On the three high gallery walls, surrounding the viewer, are displayed ‘life-size’ traces of the movement of the left hand, the back of the head and neck and the right hand. On the back wall, a trace of the low-level dance of the knees is shown.  While standing in the empty space in the centre of the room, the viewer is prompted to project his or her body into the scattered components of the absent body in motion.

Although the process is digital, the mark nonetheless has the character of an index; a shadow of the movement falls on the paper mediated via computer files of data.  The lines laid down are traces of body’s involuntary arcs and convulsive curlicues making them similar to a mechanical graphic trace.

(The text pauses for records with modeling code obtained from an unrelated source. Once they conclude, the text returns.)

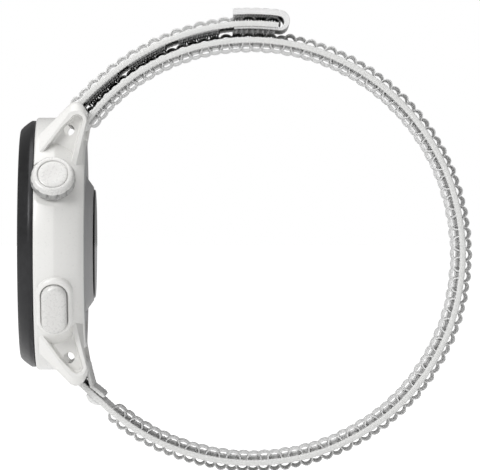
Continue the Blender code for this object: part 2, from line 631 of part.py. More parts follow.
def make_hook_patch(index):
    below = BASE_HALF + 0.06 * MM + 0.16 * MM
    line = []
    for step in range(9):
        angle = PATCH_START - PATCH_PITCH * index - PATCH_SPAN * step / 8
        line.append(LOOP_CENTRE + (tail_reach(angle) - below) * Vector((math.cos(angle), math.sin(angle))))
    half = [0.16 * MM] * len(line)
    return ribbon("hook_patch_%d" % (index + 1), line, half, half, "hooks")


def make_end_tab():
    """A folded tab that grips the tail's end: hooks below, a bend, and a flap on top."""
    start = math.radians(94.2)
    bend = TAIL_END - math.radians(0.3)
    line = arc_points(LOOP_CENTRE, TAB_LOW_R, start, bend, 10)
    middle = (TAB_LOW_R + TAB_HIGH_R) / 2.0
    pivot = LOOP_CENTRE + middle * Vector((math.cos(bend), math.sin(bend)))
    line += arc_points(pivot, (TAB_HIGH_R - TAB_LOW_R) / 2.0, bend - math.pi, bend, 10)[1:]
    line += arc_points(LOOP_CENTRE, TAB_HIGH_R, bend, start, 10)[1:]
    half = [0.2 * MM] * 11 + [0.35 * MM] * 9 + [0.4 * MM] * 11
    return ribbon("strap_end_tab", line, half, half, "tab")


clear_scene()
finishes = {name: make_finish(name) for name in FINISHES}
face_axes = Matrix(((0, 0, -1), (-1, 0, 0), (0, 1, 0))).to_4x4()
face = make_empty("watch_face", face_axes)
crown = make_empty("crown_axis", radial_frame(CROWN_ANGLE, CROWN_Z), face)
button = make_empty("button_axis", radial_frame(BUTTON_ANGLE, BUTTON_Z), face)

make_mid_case()
make_bezel()
make_display()
make_inner_parts()
make_back_cover()
for number in range(4):
    make_back_screw(number)
    make_charge_pin(number)
make_sensor()
make_crown()
make_button()
make_spring_bar("upper", 1)
make_spring_bar("lower", -1)
make_strap_band()
make_strap_tail()
for number in range(PATCH_COUNT):
    make_hook_patch(number)
make_end_tab()
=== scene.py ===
import math
import bmesh
import bpy
from mathutils import Matrix, Vector
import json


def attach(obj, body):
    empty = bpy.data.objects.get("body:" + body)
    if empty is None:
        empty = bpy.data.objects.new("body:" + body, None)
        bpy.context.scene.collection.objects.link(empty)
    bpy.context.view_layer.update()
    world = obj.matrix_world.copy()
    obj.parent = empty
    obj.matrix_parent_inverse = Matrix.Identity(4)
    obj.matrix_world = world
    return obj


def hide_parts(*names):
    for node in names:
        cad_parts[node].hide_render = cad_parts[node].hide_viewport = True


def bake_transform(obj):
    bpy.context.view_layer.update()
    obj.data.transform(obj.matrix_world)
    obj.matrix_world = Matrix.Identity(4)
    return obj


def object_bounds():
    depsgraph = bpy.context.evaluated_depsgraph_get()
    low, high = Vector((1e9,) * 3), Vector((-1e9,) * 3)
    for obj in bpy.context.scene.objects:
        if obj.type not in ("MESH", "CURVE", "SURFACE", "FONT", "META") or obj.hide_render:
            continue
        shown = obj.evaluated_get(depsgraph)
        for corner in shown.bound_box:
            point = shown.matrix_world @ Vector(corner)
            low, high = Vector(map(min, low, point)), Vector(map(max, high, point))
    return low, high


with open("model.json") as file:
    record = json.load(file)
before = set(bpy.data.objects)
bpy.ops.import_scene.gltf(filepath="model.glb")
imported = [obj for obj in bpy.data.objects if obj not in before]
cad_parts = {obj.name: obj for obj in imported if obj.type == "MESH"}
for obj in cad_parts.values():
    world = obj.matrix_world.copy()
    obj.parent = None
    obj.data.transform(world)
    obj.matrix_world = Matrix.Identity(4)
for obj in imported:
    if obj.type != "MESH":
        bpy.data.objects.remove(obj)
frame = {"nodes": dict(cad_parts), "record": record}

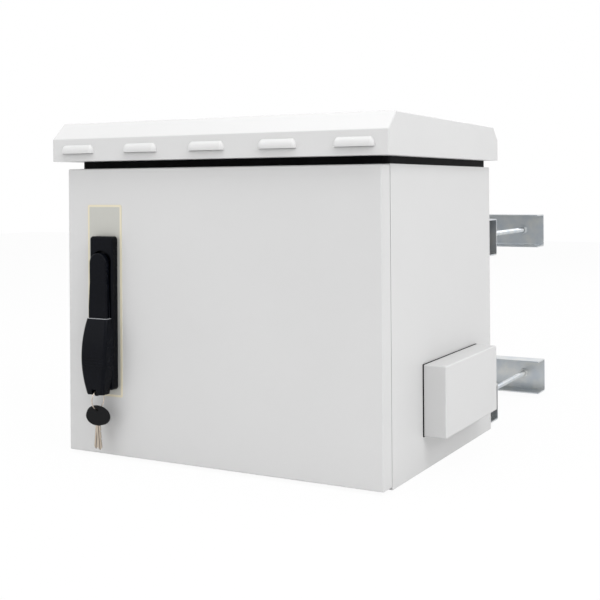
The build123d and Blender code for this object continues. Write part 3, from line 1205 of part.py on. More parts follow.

In fact, the pictures in this exhibition resemble the chronophotography produced by the nineteenth-century scientist, Etienne-Jules Marey.  Marey wanted to capture the trajectory of the moving body on a single field using a camera. To remedy the blurring effect of overlapping photographic exposures, he devised ways of blinding the camera to all but the most essential movements: he dressed his model in black velvet cloth, attached silver buttons and metallic strips to the joints and limbs, and positioned his subject in front of a black wall. He referred to this figure as a ‘skeleton man.’ By filtering out excess information, Marey was able to picture graphically the unanticipated trajectories of action. The result, something between an index and a diagram, was a fundamentally new kind of involuntary drawing.  Both Susan Morris’s Motion Capture Drawings and Marey’s chronophotographs convert movement into line, compress the temporality of the body in motion onto a single spatial field, and make visible something invisible.